Chances are this may not be any different in 2015, politics having a strong tendency to repeat itself. But recent events in the world are certainly making it worth wondering if international affairs could have a greater influence on how we vote this time.

The Gaza conflict, new instability in Iraq, the rising power of China, the aggressive posture of Putin’s Russia, are all matters that can raise public anxiety, and cause voters to put a greater premium on stability.

Add to this the question of what role the U.S. can or will play in world affairs going forward. Polls show that many Americans themselves have lost confidence in their country’s influence. Beset by political cleavages, massive debts, disappointment with President Barack Obama and hostility towards Congress, it’s hard to imagine a time when our neighbours to the south seemed less prepared or able to help calm global tensions.

Unfortunately, there seems to be every chance that the world will be an even less stable place next year, compared to this summer. In turn, this might increase interest in the kind of foreign policy leadership that will be on offer from Messrs. Harper, Mulcair and Trudeau.

Canadians show some ambivalence about how we like our leaders to conduct themselves on the international stage.

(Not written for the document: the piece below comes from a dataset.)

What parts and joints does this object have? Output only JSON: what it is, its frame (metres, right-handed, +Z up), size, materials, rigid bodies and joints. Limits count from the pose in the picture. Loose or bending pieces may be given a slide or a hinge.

We want leaders to assert themselves on matters of principle, but we are careful not to overestimate the amount of influence Canada can truly have.

The notion of Canada as moral leader or honest broker is not as clear-cut today as it may have been in the past. Are other countries looking for a moral leader? Has our record on climate change weakened our moral standing? Does voicing very strong positions on contemporary conflicts limit our ability to help fashion the kind of compromises that can be essential to achieving peace?

Canada’s policies have often been developed in concert with those of major allies, like the U.S., the U.K., as well as other NATO or Commonwealth countries. It’s a fair question whether our interests and perspectives are as aligned with many traditional allies as they have usually been in the past. When it comes to countries in parts of the world that are increasing in influence, in Asia, South America, and Africa, our alliance-building seems a work in early progress.

With fewer anchor points in world affairs, Canadians may pay more attention to what our own political leaders have to say. Stephen Harper has been vocal, clear and persistent in making his views known. The political risk for the PM lies in whether voters will wonder if his stance is more aggressive than effective – will it lead to more disputes settled, a lower risk of conflict. Could it make them feel that Canada is speaking loudly but carrying little stick?

For opposition leaders, there are risks too. Speaking too little or too equivocally about hotspot issues might make voters wonder if they are ready for the burdens of the highest office. Conversely, aggressive rhetoric might come off as pretentious or contrived.

Barring any dramatic decline in the health of the economy, the next election is likely to hinge more on broad questions of what kind of leadership Canadians want, and whether change is more risky than necessary, or the reverse. There’s more reason than usual to think this calculation will involve consideration of the tensions in the world and the role we want Canada to play on the world stage.